On-court rivals UNC, Duke stand united in fight for racial justice

UNC athletes marched along Franklin Street to protest racial injustice on Aug. 29, 2020 in Chapel Hill, N.C. Athletes representing various UNC sports dressed in black, brought signs and called for the end of police brutality shortly after police shot Jacob Blake seven times in the back in Kenosha, Wis., on Aug. 23, 2020.
Buy Photos UNC athletes marched along Franklin Street to protest racial injustice on Aug. 29, 2020 in Chapel Hill, N.C. Athletes representing various UNC sports dressed in black, brought signs and called for the end of police brutality shortly after police shot Jacob Blake seven times in the back in Kenosha, Wis., on Aug. 23, 2020.

Though they'll be adversaries on the court on Feb. 6, the North Carolina Tar Heels and Duke Blue Devils men's basketball teams are on the same side in the more important fight against racial injustice.

Several members of North Carolina's men’s basketball team attended a UNC athlete-led protest last August organized primarily by Nicole Barnes and Lauryn Hall of the track and field team and Rachel Jones of the women’s soccer team.

Among those in attendance was first-year guard RJ Davis, who saw the event as an opportunity to march with his teammates to push against racial inequality and police brutality.

“We wanted to help support and voice our opinions and let these people know that we see what’s going on,” Davis said. “We’re going to let our voice be heard.”

Sophomore center Armando Bacot also attended the protest. He spoke about the significance of that day when recalling his thoughts of the event.

“It was a power gesture by UNC athletics as a whole,” Bacot said. “Just all of us coming together for one cause.”

Just a few days before the student-led protest in Chapel Hill occurred, the Duke men’s basketball team held a peaceful protest of its own. Though there were representatives from other sports, the event was primarily facilitated by the basketball team.

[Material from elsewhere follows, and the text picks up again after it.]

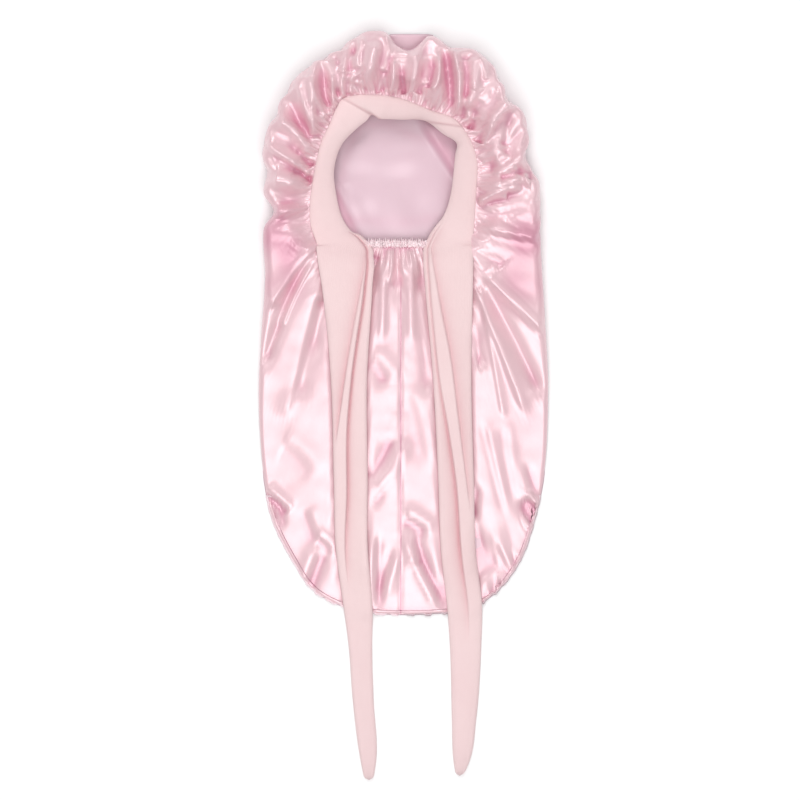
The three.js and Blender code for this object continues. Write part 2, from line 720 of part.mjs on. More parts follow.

Both protests displayed a level of awareness and involvement from the people involved in the two schools’ most popular sport. The moment was not lost on Davis, as he said that the conference as a whole has been committed to the movement all season.

“We’re big on the word unite, that’s the word we’re going with,” Davis said when talking about the ACC’s mantra regarding racial justice this year.

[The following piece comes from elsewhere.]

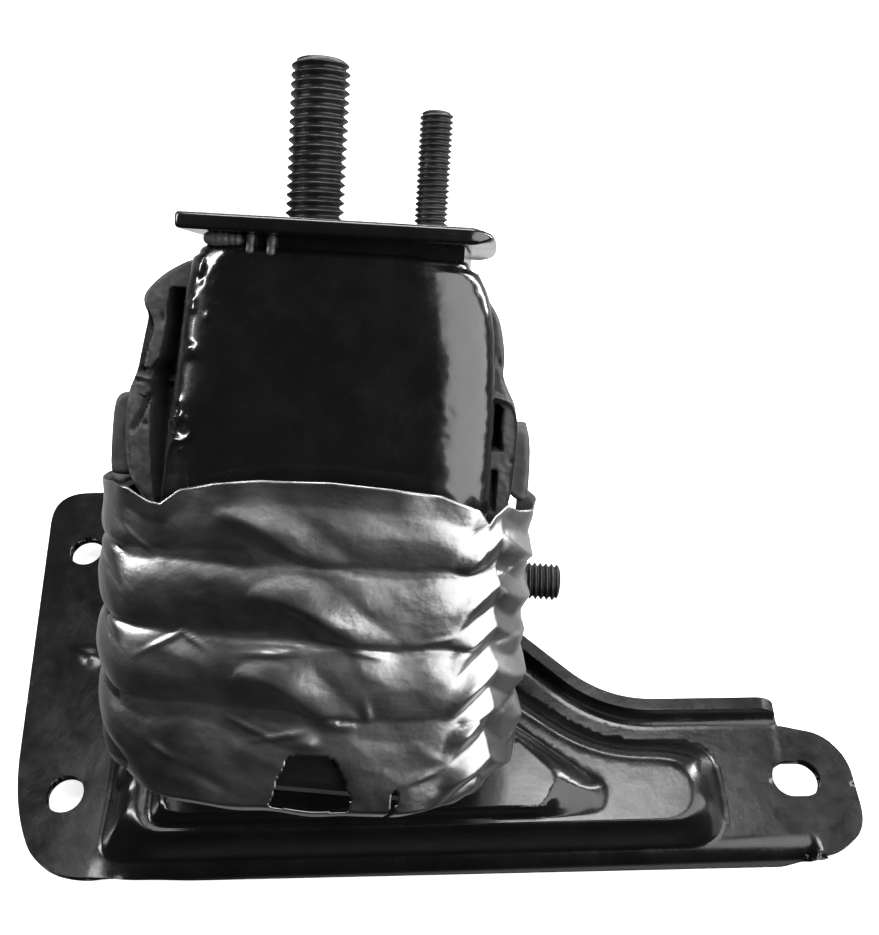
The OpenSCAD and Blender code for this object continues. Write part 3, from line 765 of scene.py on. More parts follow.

With the subject of racial equality being especially relevant throughout the summer, Bacot revealed that there was briefly a plan to have both UNC and Duke basketball teams march together.

The plan ultimately did not work out due to timing.

“We stand in solidarity with them and what they were doing,” Bacot said.

Though the joint protest did not happen, the message was consistent with both schools. Davis and Bacot attended the protest at UNC with the intention of continuing to spread awareness for an issue that has impacted the country for hundreds of years.

Even in the months following the August protests, inconsistency is still seen in the country as evidenced by the violent demonstration on Capitol Hill on Jan. 6. Davis immediately noticed the difference in how the riot at the Capitol was handled in comparison to the protests against racial injustice in the summer of 2020.

“That was just mind-blowing,” Davis said. “If you put my skin color into their shoes, I’m pretty sure everyone would know the outcome. That right there says a lot.”

Similarly, Bacot noted that the reactions and consequences for the people at Capitol Hill were different than those at the protests before that moment. 

“I just thought it was kind of ironic because a lot of those people who were doing what they did at the Capitol were the same people criticizing different movements and marches that people were doing,” Bacot said.

Bacot said the protest in August was not the first time he and many of the athletes around him thought about racism in America.

The conversation was already active, but the march on Aug. 29 allowed Bacot and his teammates to be involved in it.

“It was starting to spread more awareness,” Bacot said of the Black Lives Matter movement. “But I feel like it made us more conscious of the things we do and just being more respectful of everybody.”

As the basketball season continues, so will UNC and Duke’s mission to spread awareness about the reality of the country’s racial climate. 

With both schools being on the same page, the two teams' respective fans have a chance to find common ground amidst this historic on-court rivalry.

“To see, basically our rivals, sticking up for the same reasons we are shows how much people really care,” Davis said. “There’s people that really see what’s going on. And we know it’s not right, so we try to do the best on our behalf to use our platform to the best of our abilities. And to see Duke do that, that says a lot.”